Goal
Copy the first line of the material below and every later line through the line containing "return plates", without any other output.

Stored data
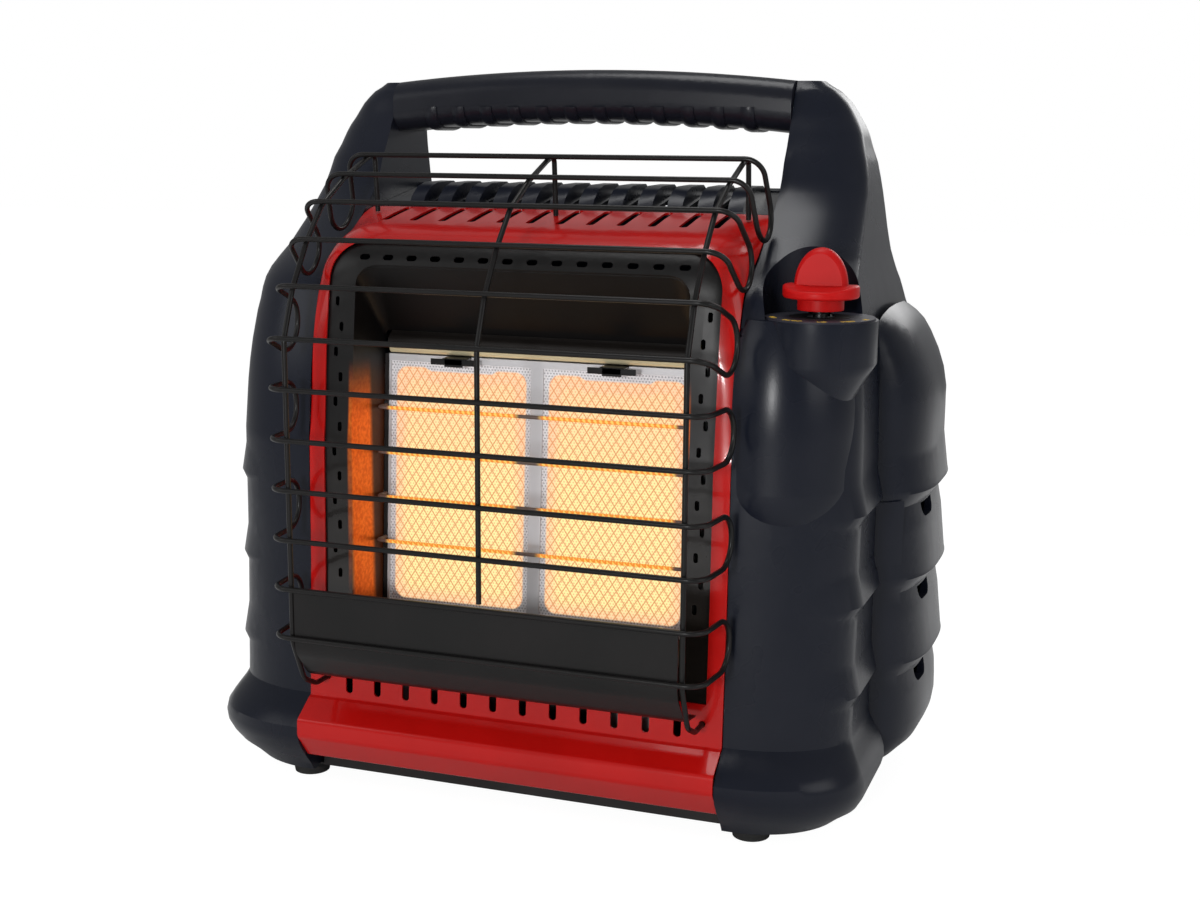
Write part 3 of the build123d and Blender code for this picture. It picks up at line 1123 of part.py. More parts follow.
def battery_box():
    """Open tray for four cells behind the battery door."""
    rear = TRAY_REAR_Y
    x = BATTERY_HALF_WIDTH + 2.0
    box = block((-x, x), (rear - BATTERY_DEPTH, rear), (BATTERY_LOW - 2.0, BATTERY_HIGH + 2.0))
    box -= block((-x + 2, x - 2), (rear - BATTERY_DEPTH + 2, rear + 1), (BATTERY_LOW, BATTERY_HIGH))
    for z in ((BATTERY_LOW + BATTERY_HIGH) / 2,):
        box += block((-x + 2, x - 2), (rear - BATTERY_DEPTH + 2, rear - BATTERY_DEPTH + 8),
                     (z - 1.0, z + 1.0))
    leg = block((-x, x), (rear - BATTERY_DEPTH, rear - BATTERY_DEPTH + 2.0), (PAN_TOP, BATTERY_LOW))
    foot = block((-x, x), (rear - BATTERY_DEPTH, rear - BATTERY_DEPTH + 12.0), (PAN_TOP, PAN_TOP + 2.0))
    return box + leg + foot


def battery_contacts():
    """Four contact plates on the ends of the battery tray."""
    plates = []
    rear = TRAY_REAR_Y
    for side in (-1, 1):
        for z in (BATTERY_LOW + 18.0, BATTERY_HIGH - 18.0):
            face = side * BATTERY_HALF_WIDTH
            plate = block(sorted((face, face - side * 0.8)), (rear - 27.0, rear - 9.0), (z - 9.0, z + 9.0))
            plates.append(plate + cross_rod(sorted((face - side * 0.8, face - side * 3.0)), rear - 18.0, z,
                                            4.0))
    return plates


def battery_door():
    """Flap that folds down on its lower edge."""
    half = BATTERY_HALF_WIDTH
    low = BATTERY_LOW
    plate = block((-half, half), (BATTERY_AXIS_Y - 0.6, REAR_Y + REAR_WALL - 0.4), (low, BATTERY_HIGH))
    plate += cross_rod((-half, half), BATTERY_AXIS_Y, low, BATTERY_KNUCKLE_R)
    plate -= block((-half + 6, half - 6), (BATTERY_AXIS_Y + 1.6, REAR_Y + 5.0), (low + 50.0, low + 53.0))
    plate -= block((-half + 6, half - 6), (BATTERY_AXIS_Y + 1.6, REAR_Y + 5.0), (low + 58.0, low + 61.0))
    return plate - cross_rod((-half - 1, half + 1), BATTERY_AXIS_Y, low, BATTERY_PIN_R + RUNNING)


def battery_pin():
    """Hinge pin of the battery door."""
    return cross_rod((-BATTERY_HALF_WIDTH - 4.8, BATTERY_HALF_WIDTH + 4.8), BATTERY_AXIS_Y, BATTERY_LOW,
                     BATTERY_PIN_R)


def fan_shroud():
    """Ring on the rear cover with four arms that hold the motor."""
    rear = REAR_Y - REAR_WALL - 0.2
    side = FAN_RING_R + 6.0
    shroud = block((-side, side), (rear - 2.2, rear), (FAN_Z - side, FAN_Z + side))
    shroud += depth_rod(0, (rear - 24.0, rear), FAN_Z, FAN_RING_R + 3.0)
    shroud -= depth_rod(0, (rear - 25.0, rear + 1.0), FAN_Z, FAN_RING_R)
    for turn in (45, 135):
        arm = Box(2 * FAN_RING_R + 3.0, 3.0, 6.0)
        shroud += Pos(0, rear - 22.5, FAN_Z) * Rot(0, turn, 0) * arm
    shroud += depth_rod(0, (rear - 24.0, rear - 21.0), FAN_Z, 19.0)
    return shroud - depth_rod(0, (rear - 26.0, rear - 18.0), FAN_Z, 4.0)


def fan_motor():
    """Small motor fixed in front of the shroud's arms."""
    rear = REAR_Y - REAR_WALL - 0.2 - 24.0
    motor = depth_rod(0, (rear - 22.0, rear), FAN_Z, 17.0)
    motor = fillet(motor.edges().group_by(Axis.Y)[0], 2.0)
    motor += depth_rod(0, (rear, rear + 1.5), FAN_Z, 3.8)
    return motor - depth_rod(0, (rear - 14.0, rear + 3.0), FAN_Z, FAN_SHAFT_R + RUNNING)


def fan_rotor():
    """Seven-bladed rotor with its shaft."""
    rear = REAR_Y - REAR_WALL - 0.2
    hub = depth_rod(0, (-7.0, 7.0), 0, 14.0)
    hub = fillet(hub.edges().group_by(Axis.Y)[-1], 2.5)
    for i in range(7):
        blade = Pos(0, 0, (13.0 + FAN_BLADE_R) / 2) * Rot(0, 0, 38) * Box(20.0, 1.6, FAN_BLADE_R - 13.0)
        hub += Rot(0, 360 / 7 * i, 0) * blade
    hub += depth_rod(0, (-24.0, 0.0), 0, FAN_SHAFT_R)
    return Pos(0, rear - 10.0, FAN_Z) * hub


# ---------------------------------------------------------------- output
def main():
    """Build every sub-part and write one STEP file for each."""
    right_door = door()
    right_latch = door_latch()
    right_pins = door_pins()
    right_fitting = swivel_fitting()
    right_regulator = regulator()
    parts = {
        "right_housing": housing(True),
        "left_housing": mirror_x(housing(False)),
        "right_door": right_door,
        "left_door": mirror_x(right_door),
        "right_door_latch": right_latch,
        "left_door_latch": mirror_x(right_latch),
        "door_hinge_pins": right_pins + [mirror_x(pin) for pin in right_pins],
        "carry_handle": carry_handle(),
        "housing_screws": grip_screws() + base_screws(),
        "top_grille": top_grille(),
        "front_panel": front_panel(),
        "firebox": firebox(),
        "burner_tile_right": burner_tile(1),
        "burner_tile_left": burner_tile(-1),
        "tile_frame": tile_frame(),
        "tile_clips": tile_clips(),
        "radiant_rods": radiant_rods(),
        "reflector": reflector(),
        "burner_body": burner_body(),
        "venturi_tube": venturi_tube(),
        "gas_jet": gas_jet(),
        "heat_shield": heat_shield(),
        "pilot_bracket": pilot_bracket(),
        "pilot_burner": pilot_burner(),
        "thermocouple": thermocouple(),
        "igniter_electrode": igniter_electrode(),
        "guard_rings": guard_rings(),
        "guard_uprights": guard_uprights(),
        "guard_plate": guard_plate(),
        "dial_plate": dial_plate(),
        "control_knob": control_knob(),
        "push_collar": push_collar(),
        "knob_spring": knob_spring(),
        "valve_stem": valve_stem(),
        "gas_valve": gas_valve(),
        "piezo_igniter": piezo_igniter(),
        "right_swivel_fitting": right_fitting,
        "left_swivel_fitting": mirror_x(right_fitting),
        "right_regulator": right_regulator,
        "left_regulator": mirror_x(right_regulator),
        "manifold_tee": manifold_tee(),
        "right_fuel_pipe": right_fuel_pipe(),
        "left_fuel_pipe": left_fuel_pipe(),
        "feed_pipe": feed_pipe(),
        "burner_pipe": burner_pipe(),
        "pilot_tube": pilot_tube(),
        "tip_switch": tip_switch(),
        "base_pan": base_pan(),
        "feet": feet(),
        "rear_cover": rear_cover(),
        "switch_body": switch_body(),
        "fan_switch": fan_switch(),
        "adapter_jack": adapter_jack(),
        "battery_box": battery_box(),
        "battery_contacts": battery_contacts(),
        "battery_door": battery_door(),
        "battery_pin": battery_pin(),
        "fan_shroud": fan_shroud(),
        "fan_motor": fan_motor(),
        "fan_rotor": fan_rotor(),
    }
    os.makedirs("parts", exist_ok=True)
    for name, shape in parts.items():
        piece = Compound(children=list(shape)) if isinstance(shape, list) else shape
        export_step(piece, f"parts/{name}.step")
        print(name, flush=True)


if __name__ == "__main__":
    main()
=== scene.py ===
"""Looks of a portable radiant gas heater with a cylinder bay behind each side door.

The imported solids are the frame. Each sub-assembly is a class that gives its solids a
smooth skin and a finish, and adds the marks and small pieces that the solids leave plain.
Lengths are in metres.
"""

import json
import logging
import math
from dataclasses import dataclass
from enum import Enum
from typing import Any, Callable, ClassVar, Mapping, Sequence

import bpy
from mathutils import Matrix, Vector

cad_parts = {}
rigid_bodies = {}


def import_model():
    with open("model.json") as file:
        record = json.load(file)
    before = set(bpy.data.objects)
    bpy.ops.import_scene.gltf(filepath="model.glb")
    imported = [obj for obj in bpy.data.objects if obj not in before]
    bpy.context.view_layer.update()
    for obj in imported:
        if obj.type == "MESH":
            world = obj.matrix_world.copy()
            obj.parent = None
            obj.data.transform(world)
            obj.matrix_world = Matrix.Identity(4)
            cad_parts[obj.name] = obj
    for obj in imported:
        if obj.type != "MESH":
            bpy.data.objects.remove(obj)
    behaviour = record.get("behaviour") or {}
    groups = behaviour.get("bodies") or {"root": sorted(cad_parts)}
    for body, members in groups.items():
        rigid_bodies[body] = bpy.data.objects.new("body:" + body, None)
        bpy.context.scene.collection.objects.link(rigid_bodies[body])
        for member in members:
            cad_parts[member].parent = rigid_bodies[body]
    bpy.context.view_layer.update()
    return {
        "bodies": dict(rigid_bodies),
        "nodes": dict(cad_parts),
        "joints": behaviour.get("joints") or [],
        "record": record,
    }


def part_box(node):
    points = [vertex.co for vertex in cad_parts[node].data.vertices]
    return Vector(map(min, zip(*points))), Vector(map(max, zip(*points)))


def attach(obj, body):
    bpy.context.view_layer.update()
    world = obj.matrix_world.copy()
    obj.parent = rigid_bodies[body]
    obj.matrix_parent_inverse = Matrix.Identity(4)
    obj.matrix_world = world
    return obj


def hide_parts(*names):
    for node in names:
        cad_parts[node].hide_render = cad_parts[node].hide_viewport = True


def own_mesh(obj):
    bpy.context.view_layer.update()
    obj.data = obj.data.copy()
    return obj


LOG = logging.getLogger("heater")
MM = 0.001
WELD = 0.000002  # distance below which a solid's points are one point
TEXT_WELD = 0.00001
PRINT = 0.2 * MM  # thickness of printed words
PRINT_LIFT = 0.04 * MM
FACING = 0.9  # least part of a face's normal along an axis that it looks along
ROUND_SIDES = 96
Triple = tuple[float, float, float]
Colour = Triple
Piece = bpy.types.Object


# ---------------------------------------------------------------- shader helpers
class Signal:
    """Output of a shader node, with maths on single values."""

    def __init__(self, graph: "Graph", socket: bpy.types.NodeSocket) -> None:
        """Wrap a socket.

        Args:
            graph: Node tree the socket belongs to.
            socket: Output socket of a node.
        """
        self.graph = graph
        self.socket = socket

    def maths(self, operation: str, *values: "Signal | float") -> "Signal":
        """Math node on this value.

        Args:
            operation: Operation of the Math node.
            values: Further inputs of the node.

        Returns:
            The node's result.
        """
        sockets = dict(enumerate((self, *values)))
        return self.graph.node("ShaderNodeMath", {"operation": operation}, sockets)

    def __add__(self, other: "Signal | float") -> "Signal":
        """Sum."""
        return self.maths("ADD", other)

    def __sub__(self, other: "Signal | float") -> "Signal":
        """Difference."""
        return self.maths("SUBTRACT", other)

    def __rsub__(self, other: float) -> "Signal":
        """Difference from a number."""
        return self.graph.node("ShaderNodeMath", {"operation": "SUBTRACT"}, {0: other, 1: self})

    def __mul__(self, other: "Signal | float") -> "Signal":
        """Product."""
        return self.maths("MULTIPLY", other)

    __radd__ = __add__
    __rmul__ = __mul__

    def size(self) -> "Signal":
        """Distance from zero."""
        return self.maths("ABSOLUTE")

    def ramp(self, low: float, high: float) -> "Signal":
        """Smooth step.

        Args:
            low: Value at which the result is 0.
            high: Value at which the result is 1.

        Returns:
            A value from 0 to 1.
        """
        settings = {"interpolation_type": "SMOOTHSTEP"}
        sockets = {0: self, 1: low, 2: high, 3: 0.0, 4: 1.0}
        return self.graph.node("ShaderNodeMapRange", settings, sockets)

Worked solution
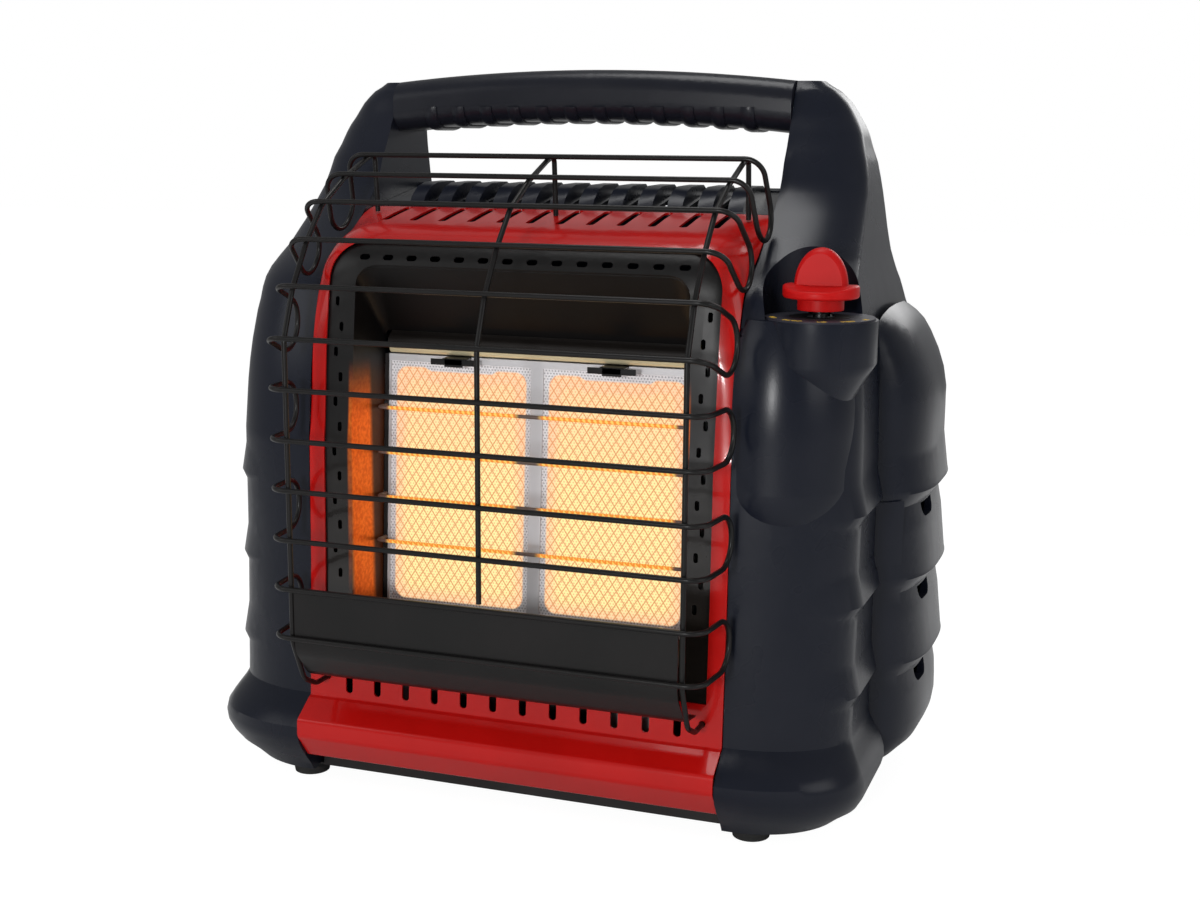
Write part 3 of the build123d and Blender code for this picture. It picks up at line 1123 of part.py. More parts follow.
def battery_box():
    """Open tray for four cells behind the battery door."""
    rear = TRAY_REAR_Y
    x = BATTERY_HALF_WIDTH + 2.0
    box = block((-x, x), (rear - BATTERY_DEPTH, rear), (BATTERY_LOW - 2.0, BATTERY_HIGH + 2.0))
    box -= block((-x + 2, x - 2), (rear - BATTERY_DEPTH + 2, rear + 1), (BATTERY_LOW, BATTERY_HIGH))
    for z in ((BATTERY_LOW + BATTERY_HIGH) / 2,):
        box += block((-x + 2, x - 2), (rear - BATTERY_DEPTH + 2, rear - BATTERY_DEPTH + 8),
                     (z - 1.0, z + 1.0))
    leg = block((-x, x), (rear - BATTERY_DEPTH, rear - BATTERY_DEPTH + 2.0), (PAN_TOP, BATTERY_LOW))
    foot = block((-x, x), (rear - BATTERY_DEPTH, rear - BATTERY_DEPTH + 12.0), (PAN_TOP, PAN_TOP + 2.0))
    return box + leg + foot


def battery_contacts():
    """Four contact plates on the ends of the battery tray."""
    plates = []
    rear = TRAY_REAR_Y
    for side in (-1, 1):
        for z in (BATTERY_LOW + 18.0, BATTERY_HIGH - 18.0):
            face = side * BATTERY_HALF_WIDTH
            plate = block(sorted((face, face - side * 0.8)), (rear - 27.0, rear - 9.0), (z - 9.0, z + 9.0))
            plates.append(plate + cross_rod(sorted((face - side * 0.8, face - side * 3.0)), rear - 18.0, z,
                                            4.0))
    return plates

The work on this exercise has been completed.